Original - The shy girl who's beautiful but doesn't know it and wants the hot guy to look at her. NAWWWWWWWW. Never met HER before.

Unpredictable - Let me guess. The girl shows a sign of "unexpected" courage and the boy notices her. I see. {And have seen since about page four.}

Engaging - If it's the main character, you have to be rooting for him/her. If it's the sidekick, you have to be feeling his/her struggle. If it's the villain, you have to be outraged/terrified/fascinated by his/her schemes.

Appreciable - You have to appreciate the character. Notice I didn't say "like" them. Hopefully you will hate the villain {although we writers sometimes like them because they represent good writing XD}, but you have to appreciate what a good job the author did on them.

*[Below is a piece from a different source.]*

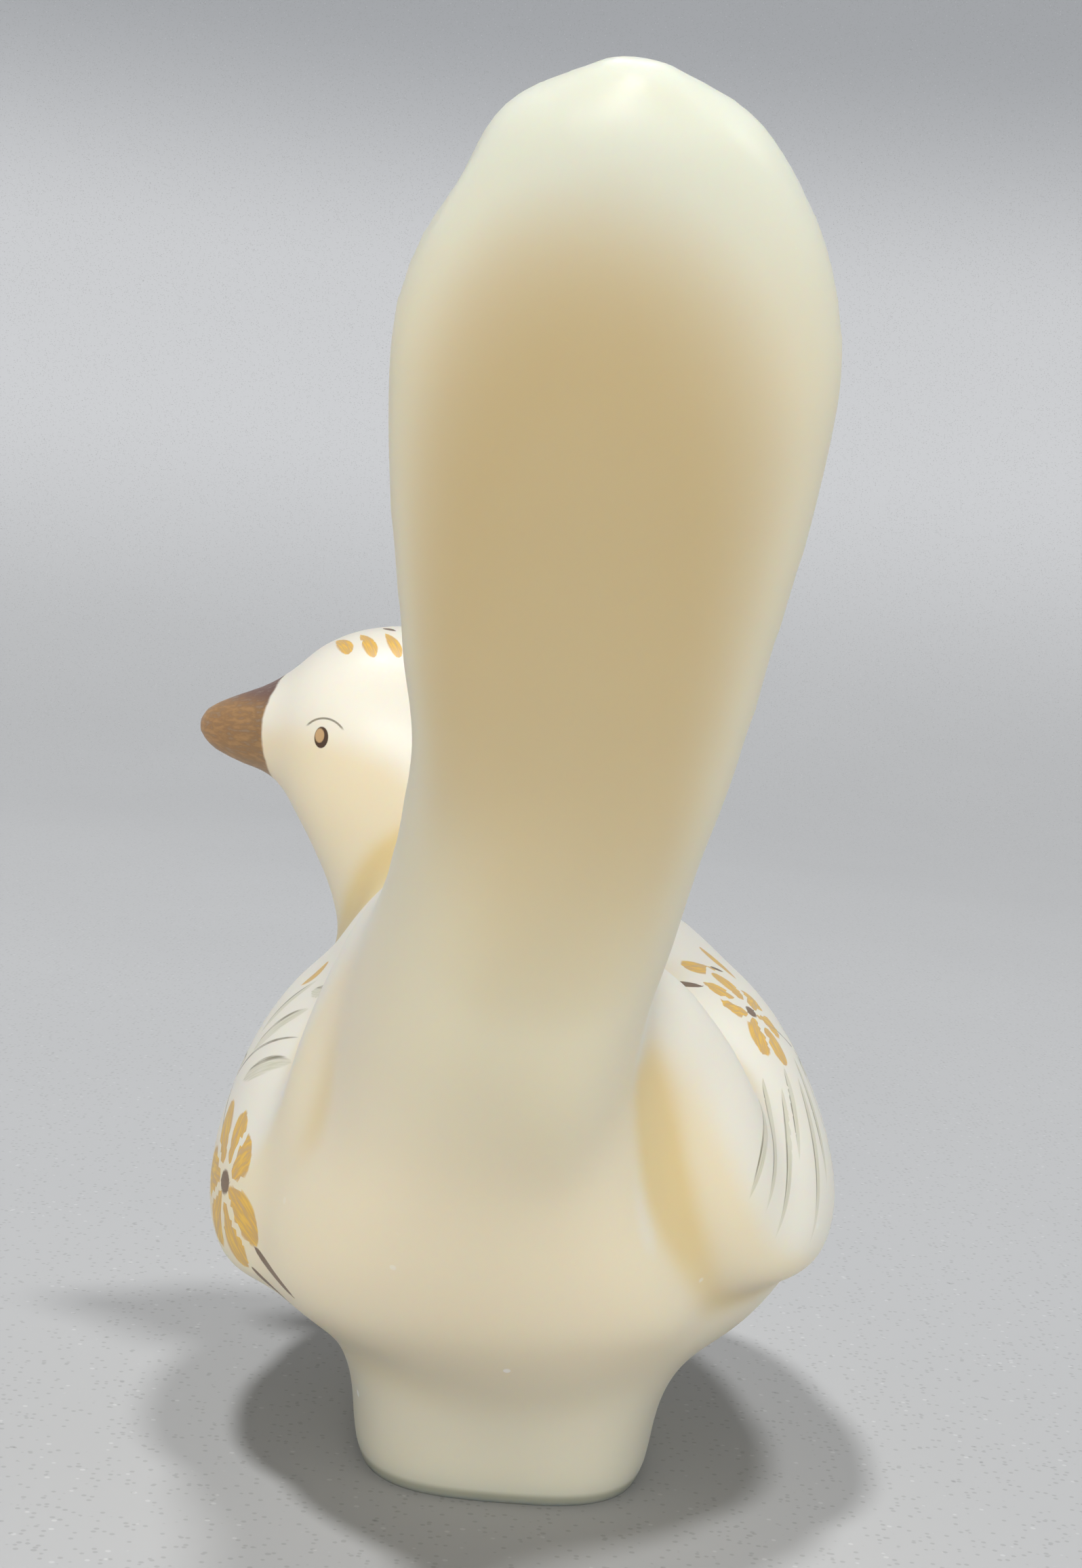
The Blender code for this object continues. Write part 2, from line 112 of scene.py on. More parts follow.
# Feathers at the end of the tail
FEATHER_LINES = ((12.6 * MM, 1.0), (-1.4 * MM, 0.12), (-10.8 * MM, 0.08))  # across the tail; share of depth
FEATHER_DEPTH = 1.0 * MM
FEATHER_GROOVE = 2.2 * MM
FEATHER_LENGTH = 62.0 * MM
FEATHER_EDGE = (-0.7, -0.1)  # how far up the skin faces where the grooves start and are at full depth

# Mesh
RING_POINTS = 72
RINGS_PER_ROW = 8
SKIN_VOXEL = 0.7 * MM
ROUNDING = 111  # steps of smoothing at the joins
POLISH = 5  # and over the whole skin
BODY_BLEND = 7.0 * MM  # how far from a join the skin is rounded
WING_BLEND = 7.0 * MM  # the same at the lower and rear edges of the wings
WING_TOP_BLEND = 9.0 * MM  # and at their upper edges, which melt into the back
WING_TOP_Z = 50.0 * MM
LEFT_SOFTNESS = 0.8  # how far the joins on the bird's left side go towards the softer rounding
JOIN_FADE = 4.0 * MM  # half the width of the zone in which one kind of join turns into the other
SHARP_EDGE = math.radians(60.0)  # a sharper edge, such as the foot's rim, isn't shaded smooth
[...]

Well-developed - If you character is realistic, original, unpredictable, engaging and appreciable but you don't really "get" them {and never do}, they still suck. You have to know why the character is the way he is, how he got there, what he cares about, his past, his hopes, his pet-peeves, his weaknesses. The character has to be a real, multidimensional, complex PERSON or he's nothing.

3. Good writing.
Of course, "good writing" has a lot to do with qualities 1 and 2, but what I mean is that the author has to have a way with words. It's as simple as that, but definitely more complicated than it sounds. It can be little things, like the way they make you see the room without spelling it out, or more obvious things like sentence structure. If every sentence is SUBJECT VERB DIRECT-OBJECT, it's boring as hell.

{Sarah looked at the dog. She walked to the dog. She bent down to the dog. She said to the dog, "Here boy." She put the leash on the dog.

Bleck.}

The author needs to show and not tell, but we've all heard that before. Don't say Johnny was angry, say he drew his brows down in a narrow-eyed glare.

And then you have times when the author needed to just, er, shut up. The author has to realize that sometimes, LESS IS MORE. I love Cornelia Funke's "Inkheart," but she went down hill with "Inkspell" and absolutely lost it in "Inkdeath." Somehow she confused explaining the setting with giving the reader twenty years of backstory including every characters' facial twitch, sock color and greeting exchange. "Inkdeath" could literally have been half its size in my opinion.

Cut the fluff. It's annoying.

And there you have it. The three qualities that I say define "good books." I think this post might be very jumbled and possibly woefully incomplete, but it's quite late, and I have an early day tomorrow.

~Stephanie

1 comment:

  1. I've read so many books on the good and bad side of this post. A few I couldn't finish because they were so inconsistent/stupid and others I stayed up way too late to finish them. I only read Inkheart and never got around to the second and third. Now I'm glad I did. I enjoyed it but already felt that the first one was too wordy in places.